### Requirements
Only the lines from the one containing "obj.parent = None" through the final line of the material below should be output, exactly as they stand.

### Data block
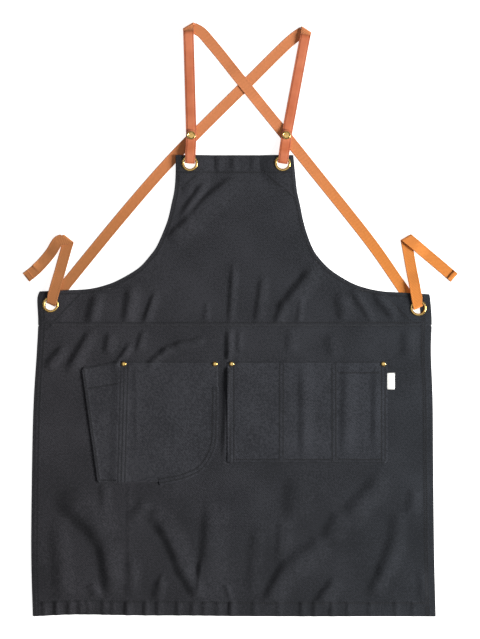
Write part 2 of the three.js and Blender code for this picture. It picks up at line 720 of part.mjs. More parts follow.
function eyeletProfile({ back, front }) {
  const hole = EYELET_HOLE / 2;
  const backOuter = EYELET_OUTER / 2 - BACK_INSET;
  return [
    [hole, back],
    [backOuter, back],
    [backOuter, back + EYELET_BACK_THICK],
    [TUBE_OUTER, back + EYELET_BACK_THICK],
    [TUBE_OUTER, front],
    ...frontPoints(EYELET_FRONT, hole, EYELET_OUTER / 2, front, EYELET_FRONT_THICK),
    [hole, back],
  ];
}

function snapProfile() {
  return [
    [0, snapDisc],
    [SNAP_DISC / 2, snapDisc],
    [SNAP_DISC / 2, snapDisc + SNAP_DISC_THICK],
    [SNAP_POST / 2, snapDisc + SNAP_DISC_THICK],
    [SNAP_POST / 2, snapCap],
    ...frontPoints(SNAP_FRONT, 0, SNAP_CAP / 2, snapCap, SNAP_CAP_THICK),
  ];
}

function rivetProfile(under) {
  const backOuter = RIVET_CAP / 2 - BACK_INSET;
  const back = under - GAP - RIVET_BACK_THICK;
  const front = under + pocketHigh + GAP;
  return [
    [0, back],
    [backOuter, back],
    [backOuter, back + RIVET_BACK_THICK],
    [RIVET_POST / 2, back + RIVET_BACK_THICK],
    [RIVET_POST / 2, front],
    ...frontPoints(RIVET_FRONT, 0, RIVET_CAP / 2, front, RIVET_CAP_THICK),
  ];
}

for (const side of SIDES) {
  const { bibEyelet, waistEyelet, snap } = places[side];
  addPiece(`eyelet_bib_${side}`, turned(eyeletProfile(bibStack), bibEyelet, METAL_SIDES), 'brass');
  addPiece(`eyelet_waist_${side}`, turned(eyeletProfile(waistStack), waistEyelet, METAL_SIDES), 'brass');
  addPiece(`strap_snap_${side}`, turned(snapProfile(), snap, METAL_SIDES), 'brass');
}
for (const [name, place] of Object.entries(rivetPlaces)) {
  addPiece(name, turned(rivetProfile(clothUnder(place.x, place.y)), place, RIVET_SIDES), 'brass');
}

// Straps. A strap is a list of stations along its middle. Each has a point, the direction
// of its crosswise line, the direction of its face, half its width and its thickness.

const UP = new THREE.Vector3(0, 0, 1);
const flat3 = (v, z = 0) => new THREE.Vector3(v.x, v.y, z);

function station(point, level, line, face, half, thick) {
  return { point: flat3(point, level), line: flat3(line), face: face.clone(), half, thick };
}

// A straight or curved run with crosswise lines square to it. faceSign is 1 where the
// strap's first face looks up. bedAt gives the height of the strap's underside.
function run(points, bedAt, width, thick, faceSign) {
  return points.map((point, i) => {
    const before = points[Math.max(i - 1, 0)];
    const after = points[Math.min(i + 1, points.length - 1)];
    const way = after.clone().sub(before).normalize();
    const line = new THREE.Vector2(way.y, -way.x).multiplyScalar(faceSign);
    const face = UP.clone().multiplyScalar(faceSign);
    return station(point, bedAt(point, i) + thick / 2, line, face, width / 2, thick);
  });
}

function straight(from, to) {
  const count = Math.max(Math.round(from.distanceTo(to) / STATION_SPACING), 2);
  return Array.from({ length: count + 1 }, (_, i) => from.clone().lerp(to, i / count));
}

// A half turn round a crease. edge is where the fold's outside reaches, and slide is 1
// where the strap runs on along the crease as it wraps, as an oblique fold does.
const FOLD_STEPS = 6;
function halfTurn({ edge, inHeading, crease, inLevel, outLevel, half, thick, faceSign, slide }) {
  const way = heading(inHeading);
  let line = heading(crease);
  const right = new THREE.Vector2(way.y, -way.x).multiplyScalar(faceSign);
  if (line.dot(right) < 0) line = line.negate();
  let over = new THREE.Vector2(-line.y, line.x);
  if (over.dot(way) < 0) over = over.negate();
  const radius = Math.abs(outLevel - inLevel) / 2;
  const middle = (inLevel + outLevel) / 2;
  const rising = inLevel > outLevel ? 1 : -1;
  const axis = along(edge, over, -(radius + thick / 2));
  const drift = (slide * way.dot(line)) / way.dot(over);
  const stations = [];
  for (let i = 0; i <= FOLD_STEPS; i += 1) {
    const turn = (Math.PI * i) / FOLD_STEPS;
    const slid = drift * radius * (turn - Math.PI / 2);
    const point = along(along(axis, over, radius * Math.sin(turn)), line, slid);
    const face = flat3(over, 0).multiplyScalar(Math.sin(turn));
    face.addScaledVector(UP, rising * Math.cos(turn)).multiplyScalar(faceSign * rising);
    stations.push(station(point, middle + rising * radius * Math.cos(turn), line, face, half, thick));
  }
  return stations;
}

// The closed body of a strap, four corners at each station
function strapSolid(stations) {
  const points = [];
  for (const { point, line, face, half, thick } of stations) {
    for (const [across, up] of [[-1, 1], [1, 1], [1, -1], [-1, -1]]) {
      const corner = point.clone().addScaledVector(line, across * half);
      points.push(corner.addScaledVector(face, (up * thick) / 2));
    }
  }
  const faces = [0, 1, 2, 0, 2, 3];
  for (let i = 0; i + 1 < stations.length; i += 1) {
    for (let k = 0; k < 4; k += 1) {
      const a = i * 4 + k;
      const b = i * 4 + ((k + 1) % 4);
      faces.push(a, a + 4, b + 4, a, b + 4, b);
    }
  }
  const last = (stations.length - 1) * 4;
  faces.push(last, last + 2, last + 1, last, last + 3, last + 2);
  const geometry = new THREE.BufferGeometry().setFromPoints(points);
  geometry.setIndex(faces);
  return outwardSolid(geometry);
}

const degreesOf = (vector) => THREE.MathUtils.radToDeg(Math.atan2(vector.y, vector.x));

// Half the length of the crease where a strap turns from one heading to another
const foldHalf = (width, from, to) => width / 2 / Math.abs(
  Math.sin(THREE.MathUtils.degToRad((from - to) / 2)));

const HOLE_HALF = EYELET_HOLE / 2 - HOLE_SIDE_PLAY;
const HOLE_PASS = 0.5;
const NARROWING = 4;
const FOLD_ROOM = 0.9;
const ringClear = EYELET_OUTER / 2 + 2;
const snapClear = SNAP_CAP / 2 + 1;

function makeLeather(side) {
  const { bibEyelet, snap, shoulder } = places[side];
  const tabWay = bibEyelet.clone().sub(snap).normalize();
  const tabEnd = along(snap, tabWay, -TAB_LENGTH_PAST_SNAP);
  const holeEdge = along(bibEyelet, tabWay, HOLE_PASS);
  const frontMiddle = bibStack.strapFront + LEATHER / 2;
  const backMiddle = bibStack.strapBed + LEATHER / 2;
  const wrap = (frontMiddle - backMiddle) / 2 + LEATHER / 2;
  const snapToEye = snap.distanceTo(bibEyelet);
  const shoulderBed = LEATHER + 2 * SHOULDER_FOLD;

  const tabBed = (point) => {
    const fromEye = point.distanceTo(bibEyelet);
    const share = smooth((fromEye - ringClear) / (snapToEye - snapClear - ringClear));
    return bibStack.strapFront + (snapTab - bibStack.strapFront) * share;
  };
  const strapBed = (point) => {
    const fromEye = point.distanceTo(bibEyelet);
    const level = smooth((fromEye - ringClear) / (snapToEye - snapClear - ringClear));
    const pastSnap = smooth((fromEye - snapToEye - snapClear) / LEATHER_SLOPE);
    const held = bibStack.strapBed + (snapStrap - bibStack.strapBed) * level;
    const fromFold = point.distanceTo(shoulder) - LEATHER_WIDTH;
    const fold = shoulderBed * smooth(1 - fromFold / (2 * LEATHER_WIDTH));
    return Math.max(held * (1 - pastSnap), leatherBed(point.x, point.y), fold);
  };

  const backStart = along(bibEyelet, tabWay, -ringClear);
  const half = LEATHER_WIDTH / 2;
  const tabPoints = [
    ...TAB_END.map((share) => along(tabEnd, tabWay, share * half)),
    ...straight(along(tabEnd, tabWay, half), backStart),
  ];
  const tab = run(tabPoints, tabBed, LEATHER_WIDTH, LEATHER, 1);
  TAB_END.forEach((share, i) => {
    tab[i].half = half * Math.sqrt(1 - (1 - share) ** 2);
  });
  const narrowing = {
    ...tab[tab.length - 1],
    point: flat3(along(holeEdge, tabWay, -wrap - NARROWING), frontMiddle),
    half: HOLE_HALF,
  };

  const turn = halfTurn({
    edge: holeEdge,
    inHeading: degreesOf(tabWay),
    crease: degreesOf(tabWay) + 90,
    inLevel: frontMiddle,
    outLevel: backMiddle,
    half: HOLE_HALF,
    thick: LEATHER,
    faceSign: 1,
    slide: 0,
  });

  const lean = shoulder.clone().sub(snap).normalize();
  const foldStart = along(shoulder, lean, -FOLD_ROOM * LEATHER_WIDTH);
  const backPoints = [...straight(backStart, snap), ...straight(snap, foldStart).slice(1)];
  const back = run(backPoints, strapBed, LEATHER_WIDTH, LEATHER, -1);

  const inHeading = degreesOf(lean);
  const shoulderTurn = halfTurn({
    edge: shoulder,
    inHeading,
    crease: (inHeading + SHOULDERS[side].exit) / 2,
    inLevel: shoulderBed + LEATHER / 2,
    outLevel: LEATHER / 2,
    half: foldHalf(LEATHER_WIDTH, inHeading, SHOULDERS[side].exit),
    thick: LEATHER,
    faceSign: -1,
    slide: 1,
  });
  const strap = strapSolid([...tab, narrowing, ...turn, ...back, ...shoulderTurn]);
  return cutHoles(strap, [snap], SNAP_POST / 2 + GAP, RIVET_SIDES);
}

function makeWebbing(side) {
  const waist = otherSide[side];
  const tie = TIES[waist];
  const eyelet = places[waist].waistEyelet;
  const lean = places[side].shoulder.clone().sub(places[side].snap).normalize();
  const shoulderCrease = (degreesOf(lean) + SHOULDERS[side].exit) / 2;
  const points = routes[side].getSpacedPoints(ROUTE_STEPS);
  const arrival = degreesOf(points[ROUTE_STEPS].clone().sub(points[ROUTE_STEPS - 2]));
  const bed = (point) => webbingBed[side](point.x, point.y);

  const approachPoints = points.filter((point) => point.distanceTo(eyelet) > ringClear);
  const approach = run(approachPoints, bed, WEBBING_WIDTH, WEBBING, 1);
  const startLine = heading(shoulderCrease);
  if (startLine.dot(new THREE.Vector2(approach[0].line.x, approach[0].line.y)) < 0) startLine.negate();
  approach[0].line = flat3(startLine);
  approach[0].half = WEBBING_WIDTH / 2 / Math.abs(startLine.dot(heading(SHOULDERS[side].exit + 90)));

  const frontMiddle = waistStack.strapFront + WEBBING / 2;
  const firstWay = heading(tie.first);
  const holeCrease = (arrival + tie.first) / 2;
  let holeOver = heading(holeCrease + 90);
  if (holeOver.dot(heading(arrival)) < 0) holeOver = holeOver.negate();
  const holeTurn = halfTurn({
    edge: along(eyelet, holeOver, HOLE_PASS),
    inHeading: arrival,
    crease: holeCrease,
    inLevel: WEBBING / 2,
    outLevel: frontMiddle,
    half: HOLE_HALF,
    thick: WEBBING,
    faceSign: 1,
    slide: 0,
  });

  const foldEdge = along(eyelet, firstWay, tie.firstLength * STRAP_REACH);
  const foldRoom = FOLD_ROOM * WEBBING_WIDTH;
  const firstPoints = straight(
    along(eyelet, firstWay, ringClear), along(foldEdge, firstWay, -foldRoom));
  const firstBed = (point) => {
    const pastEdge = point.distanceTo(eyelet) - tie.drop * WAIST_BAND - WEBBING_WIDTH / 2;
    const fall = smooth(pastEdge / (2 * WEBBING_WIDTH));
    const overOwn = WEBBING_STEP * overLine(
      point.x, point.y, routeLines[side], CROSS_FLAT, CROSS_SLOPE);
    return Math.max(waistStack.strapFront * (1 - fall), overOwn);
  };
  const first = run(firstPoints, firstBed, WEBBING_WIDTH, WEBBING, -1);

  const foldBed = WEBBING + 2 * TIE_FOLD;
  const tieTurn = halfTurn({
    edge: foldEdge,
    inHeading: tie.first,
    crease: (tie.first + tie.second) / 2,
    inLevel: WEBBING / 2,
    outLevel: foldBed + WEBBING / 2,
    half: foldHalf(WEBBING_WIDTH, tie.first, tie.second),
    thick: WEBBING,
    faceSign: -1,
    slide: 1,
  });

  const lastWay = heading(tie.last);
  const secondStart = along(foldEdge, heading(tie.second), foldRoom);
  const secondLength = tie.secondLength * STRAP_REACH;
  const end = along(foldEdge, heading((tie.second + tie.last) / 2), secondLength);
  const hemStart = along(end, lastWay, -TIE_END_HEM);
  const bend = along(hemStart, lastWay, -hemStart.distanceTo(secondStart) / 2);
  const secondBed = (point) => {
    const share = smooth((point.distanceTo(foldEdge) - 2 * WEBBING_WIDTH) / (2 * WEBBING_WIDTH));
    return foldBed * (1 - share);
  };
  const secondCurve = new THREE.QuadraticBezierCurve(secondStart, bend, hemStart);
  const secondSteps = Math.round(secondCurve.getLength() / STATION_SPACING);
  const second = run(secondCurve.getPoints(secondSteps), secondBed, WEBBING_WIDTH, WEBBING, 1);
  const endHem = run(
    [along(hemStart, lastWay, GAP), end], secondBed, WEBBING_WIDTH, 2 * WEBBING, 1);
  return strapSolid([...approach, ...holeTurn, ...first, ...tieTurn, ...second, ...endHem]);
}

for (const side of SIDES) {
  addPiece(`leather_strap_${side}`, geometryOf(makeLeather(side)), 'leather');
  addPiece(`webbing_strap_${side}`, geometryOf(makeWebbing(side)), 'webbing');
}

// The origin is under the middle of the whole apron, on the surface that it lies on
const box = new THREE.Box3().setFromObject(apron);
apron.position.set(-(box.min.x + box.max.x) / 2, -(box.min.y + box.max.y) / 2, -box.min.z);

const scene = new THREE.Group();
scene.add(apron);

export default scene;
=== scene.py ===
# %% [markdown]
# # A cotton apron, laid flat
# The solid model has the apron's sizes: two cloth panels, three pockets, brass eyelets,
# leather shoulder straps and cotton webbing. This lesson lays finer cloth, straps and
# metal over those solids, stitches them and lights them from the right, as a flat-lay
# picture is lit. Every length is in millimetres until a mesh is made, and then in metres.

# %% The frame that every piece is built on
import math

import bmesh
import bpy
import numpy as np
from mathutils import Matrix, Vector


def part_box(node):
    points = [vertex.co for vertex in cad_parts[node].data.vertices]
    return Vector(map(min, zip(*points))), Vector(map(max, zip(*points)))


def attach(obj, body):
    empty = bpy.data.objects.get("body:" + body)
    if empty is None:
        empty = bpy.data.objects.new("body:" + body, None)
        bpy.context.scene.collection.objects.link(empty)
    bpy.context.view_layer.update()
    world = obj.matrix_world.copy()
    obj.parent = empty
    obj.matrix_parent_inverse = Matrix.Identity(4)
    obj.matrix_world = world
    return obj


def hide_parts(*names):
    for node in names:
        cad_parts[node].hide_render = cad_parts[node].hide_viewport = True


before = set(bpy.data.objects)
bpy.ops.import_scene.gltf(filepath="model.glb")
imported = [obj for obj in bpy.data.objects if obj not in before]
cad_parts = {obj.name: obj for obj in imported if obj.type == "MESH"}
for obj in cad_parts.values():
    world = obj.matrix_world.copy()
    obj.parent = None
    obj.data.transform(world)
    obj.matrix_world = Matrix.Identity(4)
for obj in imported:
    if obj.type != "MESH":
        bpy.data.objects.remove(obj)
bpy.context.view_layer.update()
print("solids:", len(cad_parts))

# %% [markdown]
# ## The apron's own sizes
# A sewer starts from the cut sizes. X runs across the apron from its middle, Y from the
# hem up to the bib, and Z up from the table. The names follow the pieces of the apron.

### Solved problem
    obj.parent = None
    obj.data.transform(world)
    obj.matrix_world = Matrix.Identity(4)
for obj in imported:
    if obj.type != "MESH":
        bpy.data.objects.remove(obj)
bpy.context.view_layer.update()
print("solids:", len(cad_parts))

# %% [markdown]
# ## The apron's own sizes
# A sewer starts from the cut sizes. X runs across the apron from its middle, Y from the
# hem up to the bib, and Z up from the table. The names follow the pieces of the apron.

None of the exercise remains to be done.